Both Turok and Armorines were first-person games heavy on action, which Shadow Man is neither, something that I feel works in the games benefit. Armorines was all about shooting a ton of alien space bugs, and while Turok had its fair share of exploration, they didn’t give you such a huge arsenal just not use it. Shadow Man plays from a third-person perspective which works greatly in its favour as there’s more of an emphasis on exploration above all else. Fighting is serviceable and does what a lot of games did back then and placed a lock-on mechanic, reserving fine-aiming to a sniper mode. The ways in which you can dispatch enemies grows greatly as you travel deep into Deadside, from magical voodoo artifacts like a fire throwing skull, a spear and real world weapons like a machine gun and a shotgun. You can wield two weapons at any given time, allowing you to experiment with any combination you wish, however as your magic and ammunition can deplete pretty fast, I did find myself leaning on my mystical Shadow Gun more than any other weapon, especially once you can use it in the few real world areas.

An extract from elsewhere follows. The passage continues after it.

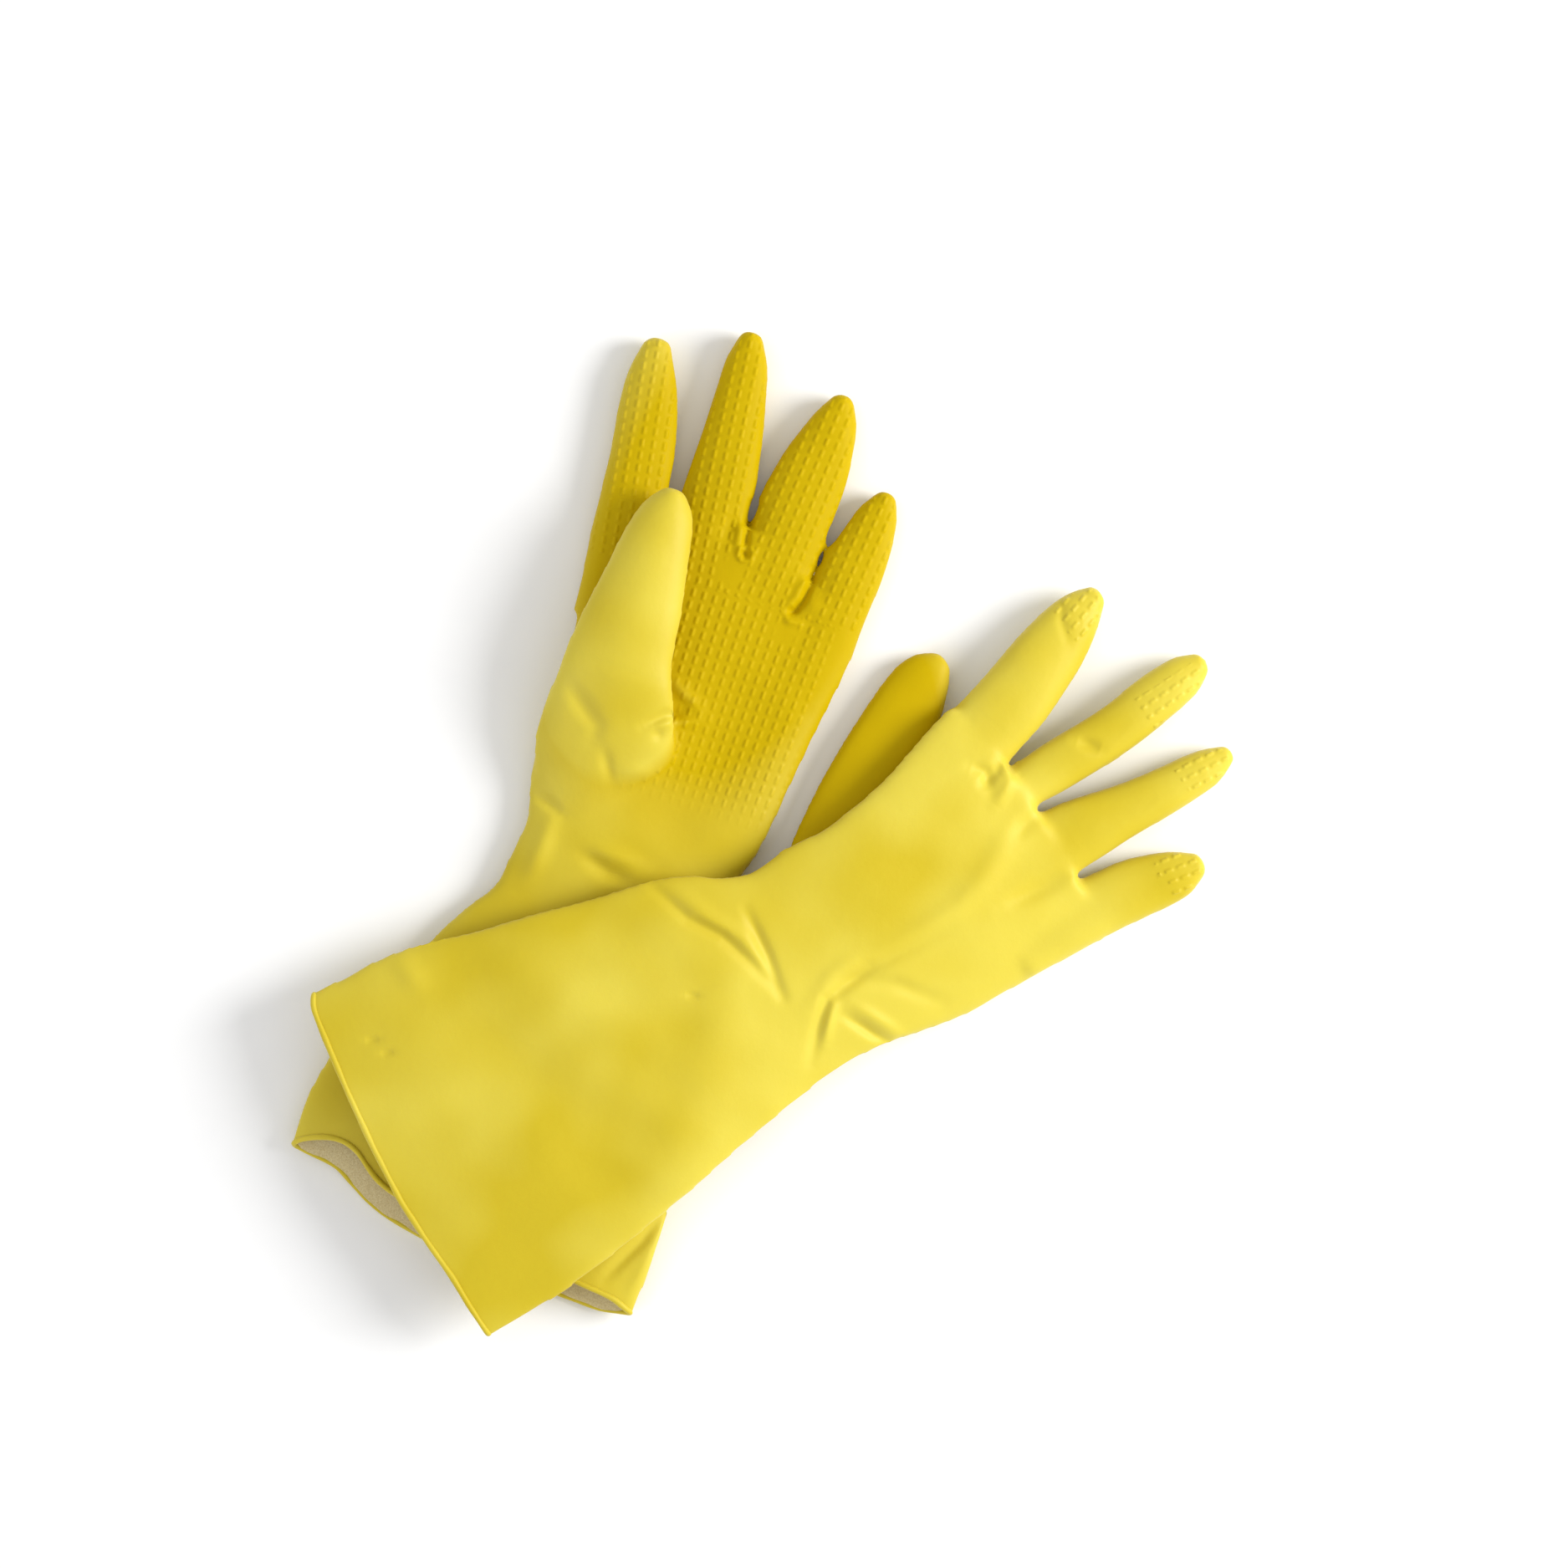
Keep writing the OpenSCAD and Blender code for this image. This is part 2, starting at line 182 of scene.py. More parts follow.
RIGHT = {
    "body": {
        "left": [(-64.2, -8), (-63.6, 4), (-62.2, 14), (-61.4, 26.7), (-59.2, 38.5), (-55.6, 51.5),
                 (-51.7, 62.2), (-48.6, 73), (-45.4, 83.3), (-42, 93), (-38.8, 103.5), (-36.2, 113),
                 (-33.6, 121.5), (-28.6, 131.5), (-21.6, 140.6), (-18.8, 147), (-18.9, 163), (-17.4, 175),
                 (-18.2, 190), (-20.6, 206.7), (-24.4, 222), (-27.8, 236.7), (-28.6, 242)],
        "right": [(62.8, -8), (63.2, 2.2), (64, 13.3), (64, 28), (62.4, 46), (60.4, 65), (58.3, 81.1),
                  (56.2, 94), (54.6, 108), (53.2, 120), (52.1, 132), (52.2, 144), (54.2, 157), (57.4, 169),
                  (60, 182), (61.3, 200), (62.3, 217), (63.9, 236.7), (64.2, 242)],
        "front": [(-29, 234), (-1, 239), (16, 239.5), (42, 238.5), (65, 235)],
        "heights": [(-8, 13.6, 24, 0), (0, 13.6, 24, 0), (45, 13.4, 27, 0), (80, 13.2, 26.6, -0.02),
                    (112, 12.4, 24.5, -0.06), (148, 9, 22, -0.12), (178, 5.8, 20.6, -0.17),
                    (207, 5, 19.6, -0.17), (242, 4.6, 17, -0.11)],
    },
    "thumb": {
        "left": [(-6, 148), (-12, 156), (-18.2, 163.5), (-23.6, 171.6), (-29.6, 181.6), (-34.8, 191.4),
                 (-40, 202.2), (-44.4, 212.2), (-47.8, 221), (-49.5, 227.8), (-49, 233.8), (-46.4, 238.4)],
        "right": [(14, 156), (9, 166), (4, 176), (-2, 187), (-7.6, 197), (-13, 207.5), (-18.4, 217),
                  (-23.4, 225), (-27.6, 230.4), (-31, 234), (-34.4, 237.4), (-37.4, 239.4)],
        "tip": (-42.2, 240.7),
        "heights": [(0, 9, 16), (0.12, 4, 12.5), (0.25, 0.7, 9.6), (0.6, 0.5, 10.4), (1, 0.6, 10.6)],
    },
    "index": {
        "left": [(-22.4, 212), (-25.2, 225), (-27.8, 236.7), (-30.6, 247.8), (-33, 256), (-35.6, 264.6),
                 (-37.4, 273), (-38.6, 281), (-38.4, 287), (-36.6, 292.8)],
        "right": [(-2.4, 212), (-2.2, 226), (-2.4, 239), (-4.4, 247.5), (-6.6, 255.6), (-11.1, 266.7),
                  (-14.6, 274.4), (-18.9, 282.2), (-23.3, 288.3), (-27.8, 293.3)],
        "tip": (-32.6, 295.6),
        "heights": [(0, 7, 17), (0.3, 7.2, 19.2), (0.6, 5.6, 18.6), (1, 4, 15.6)],
    },
    "middle": {
        "left": [(1, 212), (0.2, 228), (-0.4, 240), (-1.2, 248), (-1.1, 258), (-0.6, 268), (-0.8, 278.9),
                 (-1.9, 287.8), (-2.2, 297.8), (-1.4, 305.4), (0.8, 310)],
        "right": [(14.6, 212), (14.8, 230), (14.9, 241.7), (15.7, 249), (16.1, 258.9), (16.3, 268.9),
                  (16, 280), (15, 289), (13.9, 297.8), (12.1, 305.6), (9.2, 310.4)],
        "tip": (4.6, 312.5),
        "heights": [(0, 5, 15), (0.3, 5, 16.8), (0.6, 3.6, 15.6), (1, 2, 13.4)],
    },
    "ring": {
        "left": [(17.4, 212), (17.4, 230), (17.6, 242), (18.8, 249), (20.4, 255), (22.4, 262),
                 (24.4, 270.4), (26.1, 280), (27.4, 288.9), (28.9, 295.6), (31.2, 300.6)],
        "right": [(40, 212), (40.6, 230), (40.8, 241), (41, 250), (40.9, 258.9), (41.2, 266.6), (41.6, 276),
                  (41.7, 286), (41, 295.4), (38.6, 300.8)],
        "tip": (34.8, 303.6),
        "heights": [(0, 3.4, 13.6), (0.3, 3, 15.2), (0.6, 2, 14.4), (1, 1, 12.2)],
    },
    "little": {
        "left": [(43.2, 208), (43.2, 228), (43.4, 241), (44.2, 247.6), (45.2, 253.2), (47.2, 259.2),
                 (49.5, 264.6), (52.4, 270), (55.8, 273.9)],
        "right": [(61.7, 208), (62.8, 225.6), (63.9, 236.7), (65.4, 248), (66.9, 258.9), (67.3, 266),
                  (65, 272.2)],
        "tip": (60.6, 276),
        "heights": [(0, 1.8, 11.6), (0.3, 1, 12), (0.6, 0.4, 11.8), (1, 0.6, 11)],
    },
}
GLOVES = {"left": LEFT, "right": RIGHT}
FINGERS = ("thumb", "index", "middle", "ring", "little")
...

With its lack of a proper map system and often questionable level design, Shadow Man can feel quite primitive in a post-Metroid Prime world. For anyone who enjoyed those games in either the second or third dimension, or even the most recent Castlevania’s, the good far out weighs the bad here, just don’t feel ashamed sometimes when you have to turn to an outside source like a FAQ or video for help. Shadow Man has the same rewarding, exploration based gameplay that people fell in love with back in the NES/SNES days, it’s just missing that final lack of polish that could have made this game a minor classic. Chances are if you’re into games like Metroid you’ve played most of the best ones to death, so do yourself a favor and try a game you may have written off or overlooked. I looked at Shadow Man on the Dreamcast, but it’s also available on the N64 and PS1. For those who don’t have an older console lying around, it’s also available on Steam thanks to Night Dive Studios, those who are also updating Turok: Dinosaur Hunter and its sequel to modern machines.